1. boost::condition_variable anticipate std::condition_variable of C++11. As of today (2011) is implemented fully on POSIX interfaced systems (like UNIX / LINUX) but only mimicked on windows (with partial support)
2. windows CONDITION_VARAIBLE is the "hardware" that is needded to implement std::condition_varable in windows with full support. But exists only from win6 (Vista and 2008). The world is still poulated by a lot of XP (that's why mingw -pthread is not supported in windows).
3. Winapi evvent objects (see CreateEvent) can mimic a posix condition variable but are not exactly the same (in POSIX a condition variable can be used to weak up just one or all, case by case. in Windows, an Event is created to be automatic (and if signaled wake-up one thread and autoresets) or manual (and if signaled weak up everything waits for it until it will remain signaled.

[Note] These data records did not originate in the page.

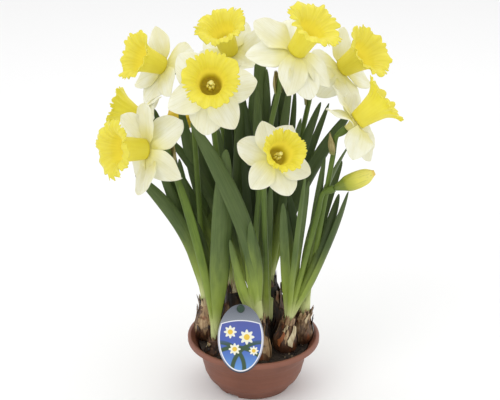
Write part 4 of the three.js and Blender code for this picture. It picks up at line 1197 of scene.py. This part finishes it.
def petal_grid(angle, sweep, roll, outer, seed, length):
    """Out along the petal's angle, level to the trumpet's foot and then swept forward, and rolled
    about its own length; cupped across, curled to the tip, with a midrib and a few soft creases
    that run its length, and edges that wave."""
    turn = np.radians(angle)
    sweep = np.radians(sweep)
    slope = np.cos(sweep)
    width = OUTER_PETAL_WIDTH if outer else INNER_PETAL_WIDTH
    share = bunched(PETAL_ROWS, 1.5)[:, None]
    step = np.linspace(-1, 1, PETAL_COLUMNS)[None, :]
    reach = PETAL_ROOT + (length - PETAL_ROOT) * share
    beyond = np.maximum(reach - PETAL_FLAT, 0)
    half = petal_half_width(share, width)
    rolled = np.radians(roll) * smoothstep(share, ROLL_START, ROLL_END)
    across = half * step * np.cos(rolled)
    raised = half * step * np.sin(rolled)
    out = np.minimum(reach, PETAL_FLAT) + beyond * slope - raised * np.sin(sweep)
    curl = 5 * (chance(seed) - 0.6)
    twist = 0.35 * (chance(seed + 31) - 0.5)
    cup = (-0.1 if outer else 0.1) * half * np.abs(step) ** 1.5 + twist * across * share
    middle = np.sin(np.pi * share)
    crease = -0.9 * np.exp(-(step / 0.09) ** 2) * middle
    for k in range(CREASES):
        place = 1.7 * chance(seed + 40 + k) - 0.85
        deep = 1.6 * chance(seed + 50 + k) - 0.8
        crease = crease + deep * np.exp(-((step - place - 0.15 * share) / 0.13) ** 2) * middle
    phase = 2 * np.pi * chance(seed + 3)
    edge = np.abs(step) ** 2.2 * smoothstep(share, 0.15, 0.6)
    wave = edge * (1.5 * np.sin(6 * share + phase + 1.7 * step) + 0.7 * np.sin(15 * share - phase + 2 * step))
    soft = smoothstep(share, 0, 0.12)
    height = (OUTER_LAYER if outer else INNER_LAYER) + beyond * np.sin(sweep) + curl * share ** 3
    height = height + (cup + crease + wave + raised * slope) * soft
    grid = np.stack([out * np.cos(turn) - across * np.sin(turn),
                     out * np.sin(turn) + across * np.cos(turn), height], axis=-1)
    return grid, half * step, share


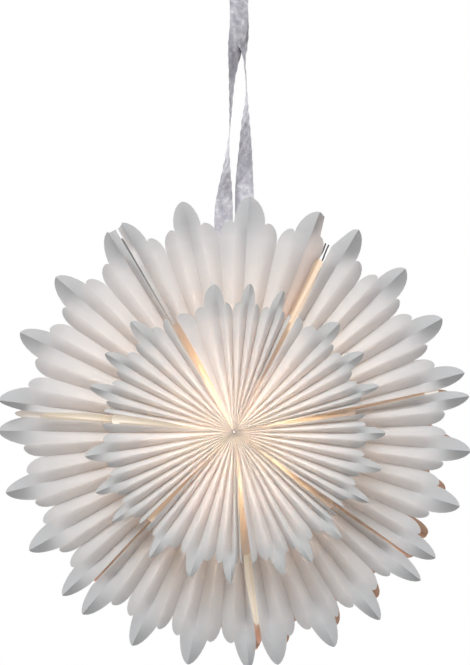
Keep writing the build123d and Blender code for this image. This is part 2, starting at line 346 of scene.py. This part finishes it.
def seam_flap(k, s, back, name):
    """The glue flap behind a seam: it folds back from one section's edge and reaches under the next one's."""
    end = section_edges(k)[1]
    flip = -1 if back else 1
    rim = s["shoulder"] - 0.006 if s is INNER else STRIP_ENDS[(k + 1) % 7]
    hole = s["hole"] + 0.001
    # how far it reaches under the next section, in degrees
    wide = FLAP_UNDER
    if back:
        wide = s["back_flap"]
        rim = min(rim, BACK_FLAP_RIM)
    elif s is OUTER and (k + 1) % 7 == CLOSING_SEAM:
        wide = CLOSING_FLAP_UNDER
    if s is INNER:
        hole = BACK_HOLE + 0.001 if back else 0.0006
    pointed = 0.010 if rim > 0.27 else 0.002
    verts, faces, slots = [], [], []
    for q in range(RINGS + 1):
        for c in range(FLAP_ACROSS + 1):
            t = c / FLAP_ACROSS
            far = rim - pointed * abs(2 * t - 1) ** 2
            r = hole + (far - hole) * q / RINGS
            start = FLAP_OVERLAP if back else FLAP_OVERLAP + bare_strip(k, s, r)
            angle = end - start + (wide + start) * t
            if back:
                angle += lean_at(end) * smooth((r - LEAN_FROM) / LEAN_OVER)
            a = math.radians(angle)
            y = s["ridge"] + s["slope"] * r + (FLAP_BEHIND + FLAP_DEEPER * t) * smooth(r / 0.03)
            if start > 1:
                # a little hollow across, so that the strip catches the light unevenly
                y += FLAP_HOLLOW * math.sin(math.pi * t) * smooth(r / 0.08)
            verts.append((STAR_X + r * math.cos(a), flip * y, STAR_Z + r * math.sin(a)))
    row = FLAP_ACROSS + 1
    for q in range(RINGS):
        for c in range(FLAP_ACROSS):
            a = q * row + c
            quad = (a, a + 1, a + row + 1, a + row)
            faces.append(quad[::-1] if back else quad)
            slots.append(1 if hole + (rim - hole) * q / RINGS > STRIP_LIT_TO else 0)
    return smooth_object(name, verts, faces, slots)


# ---------------------------------------------------------------- materials
def new_material(name):
    m = bpy.data.materials.new(name)
    m.use_nodes = True
    nt = m.node_tree
    nt.nodes.clear()
    out = nt.nodes.new("ShaderNodeOutputMaterial")
    return m, nt, out


def noise(nt, scale, detail, rough, coords):
    n = nt.nodes.new("ShaderNodeTexNoise")
    n.inputs["Scale"].default_value = scale
    n.inputs["Detail"].default_value = detail
    n.inputs["Roughness"].default_value = rough
    nt.links.new(coords, n.inputs["Vector"])
    return n


def ramp(nt, source, stops):
    r = nt.nodes.new("ShaderNodeValToRGB")
    r.color_ramp.elements[0].position, r.color_ramp.elements[0].color = stops[0]
    r.color_ramp.elements[1].position, r.color_ramp.elements[1].color = stops[-1]
    for pos, col in stops[1:-1]:
        e = r.color_ramp.elements.new(pos)
        e.color = col
    nt.links.new(source, r.inputs["Fac"])
    return r


# the distance from the axis at which the papers' tones, painted shade and lamp glow among them, end
TONE_SPAN = 0.32


def by_radius(nt, distance, stops):
    """A colour that changes with the distance from the star's axis."""
    span = nt.nodes.new("ShaderNodeMapRange")
    span.inputs["From Max"].default_value = TONE_SPAN
    nt.links.new(distance, span.inputs["Value"])
    return ramp(nt, span.outputs["Result"], [(r / TONE_SPAN, tuple(c) + (1,)) for r, c in stops])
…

Reset must be manual) and cannot change behavior case by case.
4. Forgot signal & slots: their purpose is not "weak up a waiting thread when something happens". They are just a completely different (an unrelated) concept.
5. CriticalSection is the "single process" version for the more general Mutex (that is the same for windows and POSIX, with the difference that Windows does not distinguish between recursive and non-recursive: all are recursive).

That said, behind events (and condition variable) and mutex (and critical sections) there is a different scope of work:

Mutexes -essentially- protect code that must not be run concurrently. They essentially means "if this piece of code is already in execution wait until the other will complete it".

Events -essentially- protect the access to resource not yet been produced. It essentially means "wait here until someone can grant that it is possible to go over".

The difference is that mutexes are signaled by the same who has unsignaled them, while events are unsignaled by the one that had been waked-up from who signaled them. Note the the term "signal", here, has noting to do with the notion of signal in "boost signal", that is much more related to the concept of "delegate chain". But it is all another story.